(Objective)
Please write out the material that follows, exactly as it stands.

* * * * * * * * *

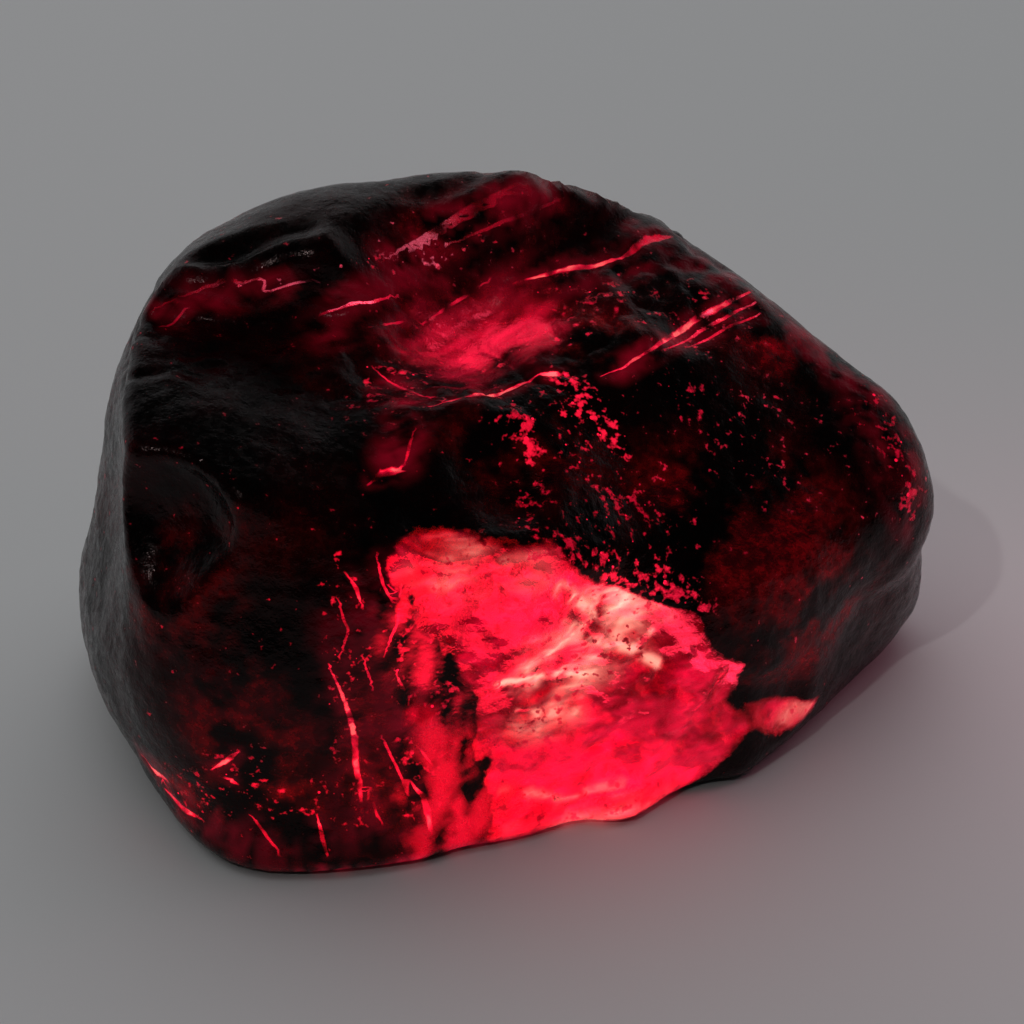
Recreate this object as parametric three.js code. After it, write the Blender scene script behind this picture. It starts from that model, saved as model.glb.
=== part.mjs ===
// A loose crystal of rough ruby, worn smooth by water: one closed solid of flat crystal faces, rounded
// edges, shell-shaped fracture dishes and a broken step across its top. Millimetres, +Z up.
//
// The form is a signed distance: it is negative inside the stone and positive outside it. Flat faces bound
// it, a terrace and a raised slab shape its top, and dishes and grooves are cut into it. A sphere of small
// triangles is then drawn in along straight lines until it lies on the form.
import * as THREE from 'three';
import { mergeVertices } from 'three/addons/utils/BufferGeometryUtils.js';

// Driving dimensions.
const LENGTH = 20.5; // along X, the longest way through the stone
const DEPTH = 14.0; // along Y
const HEIGHT = 12.0; // along Z, from the flat base to the top of the slab
const BASE_ROUND = 0.6; // rounding where the sides meet the base
const BASE_SUNK = 0.05; // how far below the rest plane the rounded base would end
const SWELL_HEIGHT = 0.1; // height of the slow unevenness of every face
const SWELL_START = 1.5; // height over which that unevenness fades in above the base
const BEND = 0.18; // how far the outlines of dishes, grooves and the slab wander
const QUICK_BEND = 0.09; // how far they wander in shorter waves on top of that
const TOP_DROP = 0.1; // how far the top slopes down to below the full height
const TERRACE_ROUND = 0.6;
const SLAB_ROUND = 0.4;
const SLAB_FOOT_ROUND = 0.15; // rounding at the foot of the slab
const TOP_ROUND = 0.25; // rounding where the top meets the sides
const LID_ROUND = 0.25; // rounding under the ledge over the large dish

// Fineness of the skin.
const SKIN_DETAIL = 20; // divisions of each edge of the icosahedron
const SKIN_STEPS = 40; // steps taken along each line
const SKIN_STRIDE = 0.8; // share of the distance taken in one step
const EVENING_ROUNDS = 12; // times that the triangles are evened out along the skin
const EVENING_SHARE = 0.6; // share of the way to the middle of its neighbours that a corner moves
const SLOPE_STEP = 0.02; // step over which the slope of the form is measured

const CORE_SHARE = 0.45; // height of the point that the lines lead to, as a share of the stone's height
const REACH_SHARE = 0.7; // how far out the lines start, as a share of the stone's size

const FINISH = { color: 0x5a0714, roughness: 0.22, metalness: 0.0 };

const CORE = new THREE.Vector3(0, 0, CORE_SHARE * HEIGHT);
const REACH = new THREE.Vector3(LENGTH, DEPTH, HEIGHT).multiplyScalar(REACH_SHARE);

// Waves, each given by its turns per millimetre along X, Y and Z (in radians) and where it starts.
const SWELL_WAVES = [
  [0.93, 0.61, 0.0, 0.4],
  [0.0, 0.87, -0.72, 1.9],
  [-0.55, 0.0, 0.98, 3.1],
];
const BEND_WAVES = [
  [0.0, 1.15, 0.8, 0.6],
  [0.9, 0.0, 1.05, 2.1],
  [1.0, -1.2, 0.0, 4.0],
];
const QUICK_BEND_WAVES = [
  [0.0, -1.7, 2.3, 2.0],
  [2.1, 0.0, 1.9, 0.7],
  [1.8, 2.2, 0.0, 3.0],
];

const vector = (xyz) => new THREE.Vector3(...xyz);

// A flat face through a point, with its outward direction and the rounding of its edges.
function face(at, outward, round) {
  return {
    plane: new THREE.Plane().setFromNormalAndCoplanarPoint(vector(outward).normalize(), vector(at)),
    round,
  };
}

// The ball whose surface shows through a face as a round patch of this rim radius. Its middle lies below
// the face by depth, or above it where depth is negative.
function ball(at, outward, rim, depth) {
  const sunk = Math.abs(depth);
  const radius = (rim * rim + sunk * sunk) / (2 * sunk);
  const offset = Math.sign(depth) * (radius - sunk);
  return new THREE.Sphere(vector(outward).normalize().multiplyScalar(offset).add(vector(at)), radius);
}

// A dish broken out of the stone. A lid, where it has one, is a plane above which nothing was broken out.
function dish(at, outward, rim, depth, round, lid = null) {
  return { ball: ball(at, outward, rim, depth), round, lid };
}

function lump(at, outward, rim, height, round) {
  return { ball: ball(at, outward, rim, -height), round };
}

function groove(start, end, radius, round) {
  return { line: new THREE.Line3(vector(start), vector(end)), radius, round };
}

// Crystal faces and worn sides, in order round the stone.
const SIDES = {
  front: face([0.3, -5.85, 3.0], [0.24, -0.97, 0.06], 1.2),
  frontLeft: face([-4.5, -7.1, 1.0], [-0.12, -0.95, 0.22], 1.1),
  frontRight: face([6.6, -2.5, 5.6], [0.46, -0.82, 0.34], 1.6),
  frontLow: face([5.7, -3.5, 0.4], [0.72, -0.66, -0.12], 1.2),
  shoulderMiddle: face([1.5, -0.3, 9.65], [0.28, -0.46, 0.84], 0.35),
  shoulderRight: face([4.6, 1.2, 9.7], [0.45, -0.5, 0.74], 1.0),
  top: face([-3.0, 3.0, HEIGHT - TOP_DROP], [-0.05, 0.04, 0.99], 0.6),
  rightSlope: face([8.1, 2.6, 7.9], [0.74, 0.3, 0.6], 1.0),
  left: face([-9.65, -0.5, 4.8], [-0.97, -0.14, 0.22], 0.9),
  leftFront: face([-8.4, -5.2, 5.0], [-0.72, -0.68, 0.12], 0.9),
  leftLow: face([-8.5, -4.6, 0.3], [-0.74, -0.64, -0.2], 1.0),
  leftUnder: face([-9.7, -2.0, 2.0], [-0.88, -0.25, -0.4], 1.2),
  leftBack: face([-8.2, 4.2, 6.0], [-0.7, 0.7, 0.1], 2.2),
  back: face([0.0, 7.0, 5.0], [0.04, 0.99, 0.1], 1.6),
  backLeft: face([-4.6, 6.5, 5.0], [-0.32, 0.93, 0.12], 1.0),
  backRight: face([8.0, 5.0, 4.5], [0.72, 0.69, 0.05], 1.8),
  backLow: face([0.0, 6.2, 1.5], [0.1, 0.75, -0.66], 1.6),
  right: face([10.8, 1.0, 4.7], [0.99, 0.05, 0.1], 1.6),
  rightLow: face([9.9, 0.0, 1.2], [0.72, -0.3, -0.62], 1.4),
  rightBack: face([8.8, 4.2, 7.0], [0.62, 0.62, 0.48], 1.2),
  topLeft: face([-8.2, 2.4, 10.3], [-0.88, 0.1, 0.46], 0.7),
  topBack: face([-1.0, 5.7, 11.6], [-0.14, 0.76, 0.64], 0.8),
  topBackLeft: face([-4.9, 4.2, 11.5], [-0.36, 0.62, 0.7], 0.8),
};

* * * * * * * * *

(Response for this exercise)
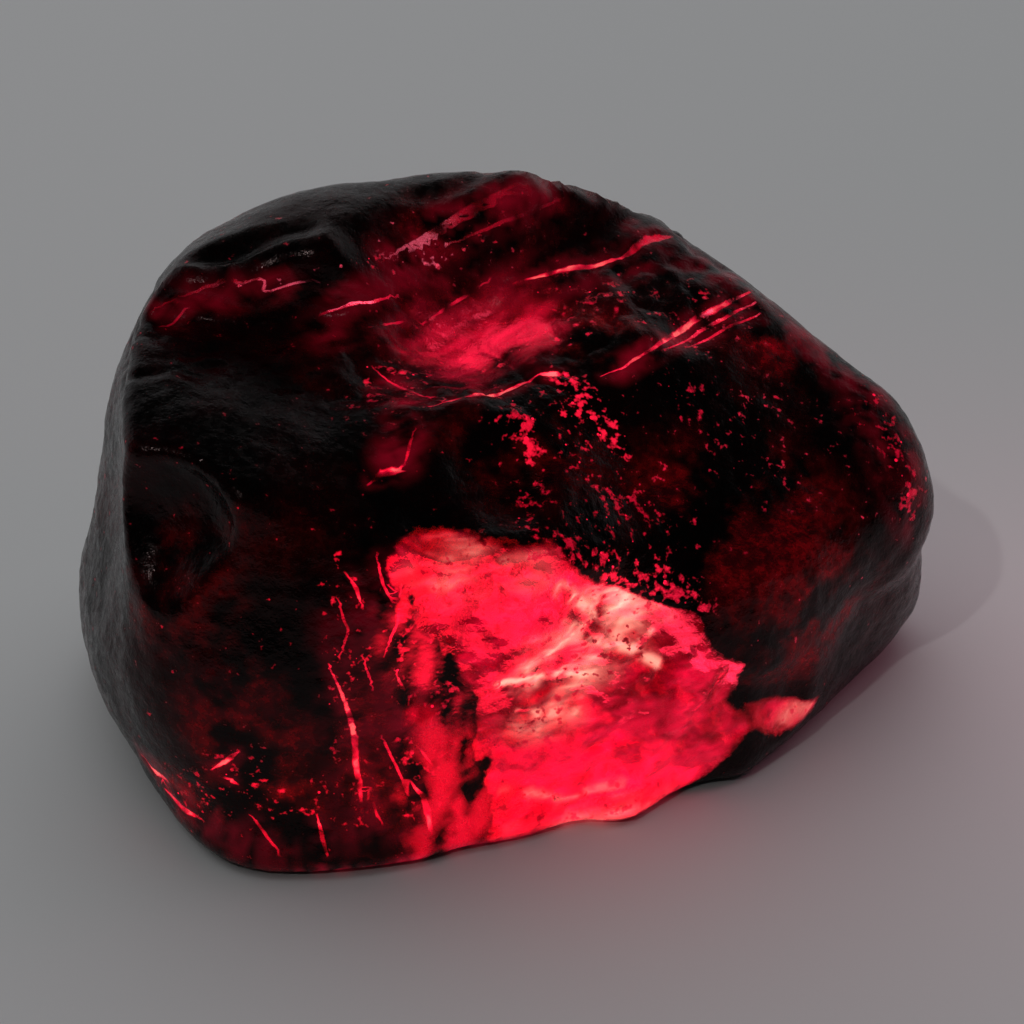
Recreate this object as parametric three.js code. After it, write the Blender scene script behind this picture. It starts from that model, saved as model.glb.
=== part.mjs ===
// A loose crystal of rough ruby, worn smooth by water: one closed solid of flat crystal faces, rounded
// edges, shell-shaped fracture dishes and a broken step across its top. Millimetres, +Z up.
//
// The form is a signed distance: it is negative inside the stone and positive outside it. Flat faces bound
// it, a terrace and a raised slab shape its top, and dishes and grooves are cut into it. A sphere of small
// triangles is then drawn in along straight lines until it lies on the form.
import * as THREE from 'three';
import { mergeVertices } from 'three/addons/utils/BufferGeometryUtils.js';

// Driving dimensions.
const LENGTH = 20.5; // along X, the longest way through the stone
const DEPTH = 14.0; // along Y
const HEIGHT = 12.0; // along Z, from the flat base to the top of the slab
const BASE_ROUND = 0.6; // rounding where the sides meet the base
const BASE_SUNK = 0.05; // how far below the rest plane the rounded base would end
const SWELL_HEIGHT = 0.1; // height of the slow unevenness of every face
const SWELL_START = 1.5; // height over which that unevenness fades in above the base
const BEND = 0.18; // how far the outlines of dishes, grooves and the slab wander
const QUICK_BEND = 0.09; // how far they wander in shorter waves on top of that
const TOP_DROP = 0.1; // how far the top slopes down to below the full height
const TERRACE_ROUND = 0.6;
const SLAB_ROUND = 0.4;
const SLAB_FOOT_ROUND = 0.15; // rounding at the foot of the slab
const TOP_ROUND = 0.25; // rounding where the top meets the sides
const LID_ROUND = 0.25; // rounding under the ledge over the large dish

// Fineness of the skin.
const SKIN_DETAIL = 20; // divisions of each edge of the icosahedron
const SKIN_STEPS = 40; // steps taken along each line
const SKIN_STRIDE = 0.8; // share of the distance taken in one step
const EVENING_ROUNDS = 12; // times that the triangles are evened out along the skin
const EVENING_SHARE = 0.6; // share of the way to the middle of its neighbours that a corner moves
const SLOPE_STEP = 0.02; // step over which the slope of the form is measured

const CORE_SHARE = 0.45; // height of the point that the lines lead to, as a share of the stone's height
const REACH_SHARE = 0.7; // how far out the lines start, as a share of the stone's size

const FINISH = { color: 0x5a0714, roughness: 0.22, metalness: 0.0 };

const CORE = new THREE.Vector3(0, 0, CORE_SHARE * HEIGHT);
const REACH = new THREE.Vector3(LENGTH, DEPTH, HEIGHT).multiplyScalar(REACH_SHARE);

// Waves, each given by its turns per millimetre along X, Y and Z (in radians) and where it starts.
const SWELL_WAVES = [
  [0.93, 0.61, 0.0, 0.4],
  [0.0, 0.87, -0.72, 1.9],
  [-0.55, 0.0, 0.98, 3.1],
];
const BEND_WAVES = [
  [0.0, 1.15, 0.8, 0.6],
  [0.9, 0.0, 1.05, 2.1],
  [1.0, -1.2, 0.0, 4.0],
];
const QUICK_BEND_WAVES = [
  [0.0, -1.7, 2.3, 2.0],
  [2.1, 0.0, 1.9, 0.7],
  [1.8, 2.2, 0.0, 3.0],
];

const vector = (xyz) => new THREE.Vector3(...xyz);

// A flat face through a point, with its outward direction and the rounding of its edges.
function face(at, outward, round) {
  return {
    plane: new THREE.Plane().setFromNormalAndCoplanarPoint(vector(outward).normalize(), vector(at)),
    round,
  };
}

// The ball whose surface shows through a face as a round patch of this rim radius. Its middle lies below
// the face by depth, or above it where depth is negative.
function ball(at, outward, rim, depth) {
  const sunk = Math.abs(depth);
  const radius = (rim * rim + sunk * sunk) / (2 * sunk);
  const offset = Math.sign(depth) * (radius - sunk);
  return new THREE.Sphere(vector(outward).normalize().multiplyScalar(offset).add(vector(at)), radius);
}

// A dish broken out of the stone. A lid, where it has one, is a plane above which nothing was broken out.
function dish(at, outward, rim, depth, round, lid = null) {
  return { ball: ball(at, outward, rim, depth), round, lid };
}

function lump(at, outward, rim, height, round) {
  return { ball: ball(at, outward, rim, -height), round };
}

function groove(start, end, radius, round) {
  return { line: new THREE.Line3(vector(start), vector(end)), radius, round };
}

// Crystal faces and worn sides, in order round the stone.
const SIDES = {
  front: face([0.3, -5.85, 3.0], [0.24, -0.97, 0.06], 1.2),
  frontLeft: face([-4.5, -7.1, 1.0], [-0.12, -0.95, 0.22], 1.1),
  frontRight: face([6.6, -2.5, 5.6], [0.46, -0.82, 0.34], 1.6),
  frontLow: face([5.7, -3.5, 0.4], [0.72, -0.66, -0.12], 1.2),
  shoulderMiddle: face([1.5, -0.3, 9.65], [0.28, -0.46, 0.84], 0.35),
  shoulderRight: face([4.6, 1.2, 9.7], [0.45, -0.5, 0.74], 1.0),
  top: face([-3.0, 3.0, HEIGHT - TOP_DROP], [-0.05, 0.04, 0.99], 0.6),
  rightSlope: face([8.1, 2.6, 7.9], [0.74, 0.3, 0.6], 1.0),
  left: face([-9.65, -0.5, 4.8], [-0.97, -0.14, 0.22], 0.9),
  leftFront: face([-8.4, -5.2, 5.0], [-0.72, -0.68, 0.12], 0.9),
  leftLow: face([-8.5, -4.6, 0.3], [-0.74, -0.64, -0.2], 1.0),
  leftUnder: face([-9.7, -2.0, 2.0], [-0.88, -0.25, -0.4], 1.2),
  leftBack: face([-8.2, 4.2, 6.0], [-0.7, 0.7, 0.1], 2.2),
  back: face([0.0, 7.0, 5.0], [0.04, 0.99, 0.1], 1.6),
  backLeft: face([-4.6, 6.5, 5.0], [-0.32, 0.93, 0.12], 1.0),
  backRight: face([8.0, 5.0, 4.5], [0.72, 0.69, 0.05], 1.8),
  backLow: face([0.0, 6.2, 1.5], [0.1, 0.75, -0.66], 1.6),
  right: face([10.8, 1.0, 4.7], [0.99, 0.05, 0.1], 1.6),
  rightLow: face([9.9, 0.0, 1.2], [0.72, -0.3, -0.62], 1.4),
  rightBack: face([8.8, 4.2, 7.0], [0.62, 0.62, 0.48], 1.2),
  topLeft: face([-8.2, 2.4, 10.3], [-0.88, 0.1, 0.46], 0.7),
  topBack: face([-1.0, 5.7, 11.6], [-0.14, 0.76, 0.64], 0.8),
  topBackLeft: face([-4.9, 4.2, 11.5], [-0.36, 0.62, 0.7], 0.8),
};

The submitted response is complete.